Don’t just repeat what your teachers said. Ask yourself if those exercises are fun and make you feel good. Ask yourself if the instructions are executable.

Traditional tango music is an acquired taste, so if you don’t want to drive your students away, play music that’s familiar and emotional for them. Good choices are Leonard Cohen, Lindsey Stirling, Eric Clapton, or any popular slow ballads.

People generally think they know how to walk. When they come to a tango class they usually discover that they don’t know how to walk. This is disempowering. It’s better not to make them feel bad about themselves. Instead of focusing beginning classes on walking, share movements that are easier, more interesting, and fun, like rebotes, voleos, and ganchos.
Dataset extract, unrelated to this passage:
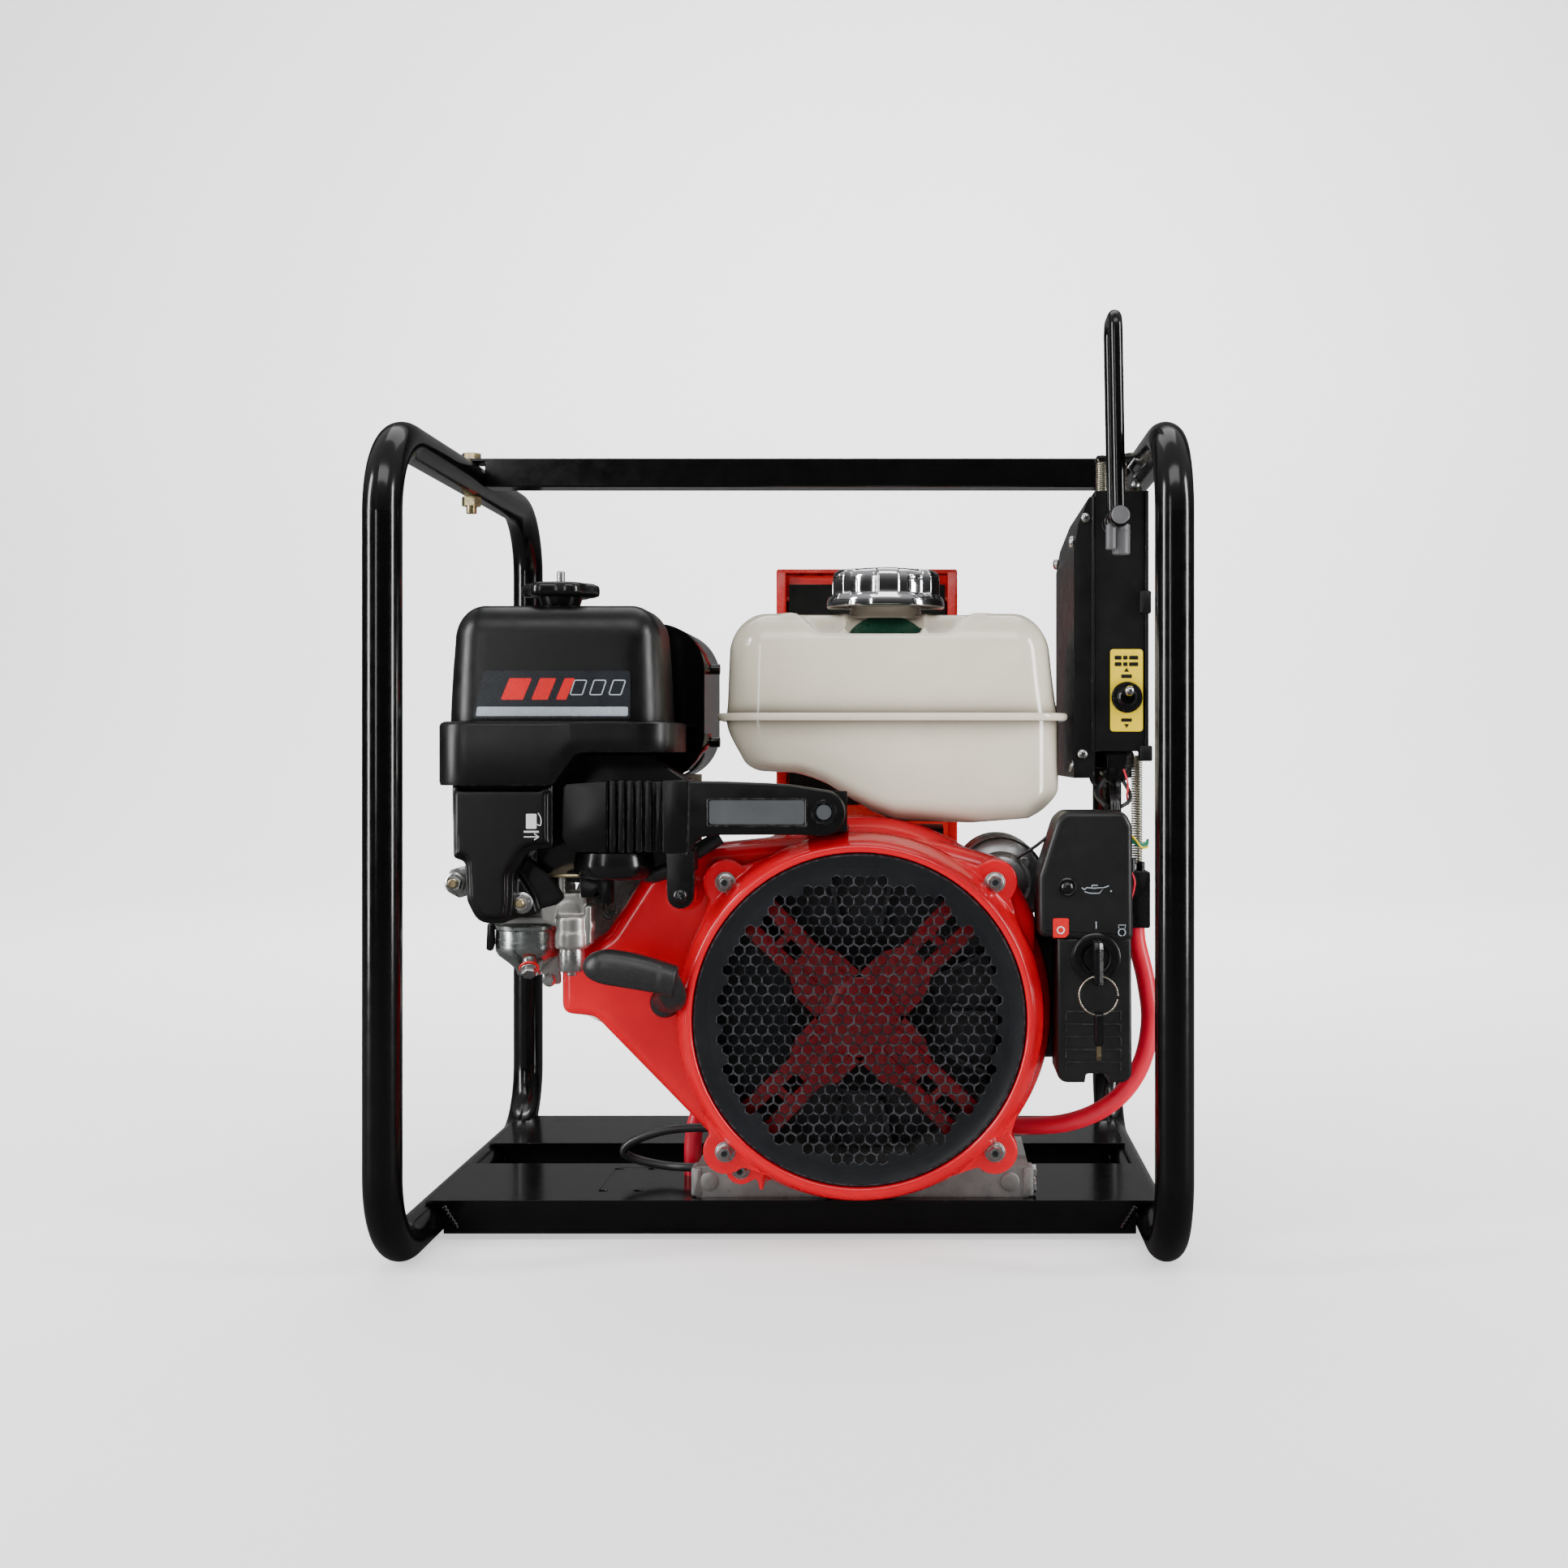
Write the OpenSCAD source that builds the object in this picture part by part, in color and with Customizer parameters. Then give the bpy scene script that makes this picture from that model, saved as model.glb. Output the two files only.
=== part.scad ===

Once they can see how tango communication and connection works, then they may slowly develop an interest in refining it in more subtle movements like walking and changing feet.

Instead of teaching them how to change feet, teach them immediately how to walk in cross system so they have the confidence that there is no such thing as “the wrong foot” in tango.

Be sure to tell them from the very beginning that there is no set relationship between tango dancing and music and they can move with the melody or the silence as they feel.

3. Don’t Dumb it Down

What is generally taught as ‘advanced’ are movements that are actually much more fun and interesting.

Play the sacada game and encourage the students to use front and back sacadas. They’ll be much more likely to do the back sacadas than experienced dancers. This way you create more open minded dancers from the beginning.

Colgada and volcada feel really nice. They are a great experience of connection.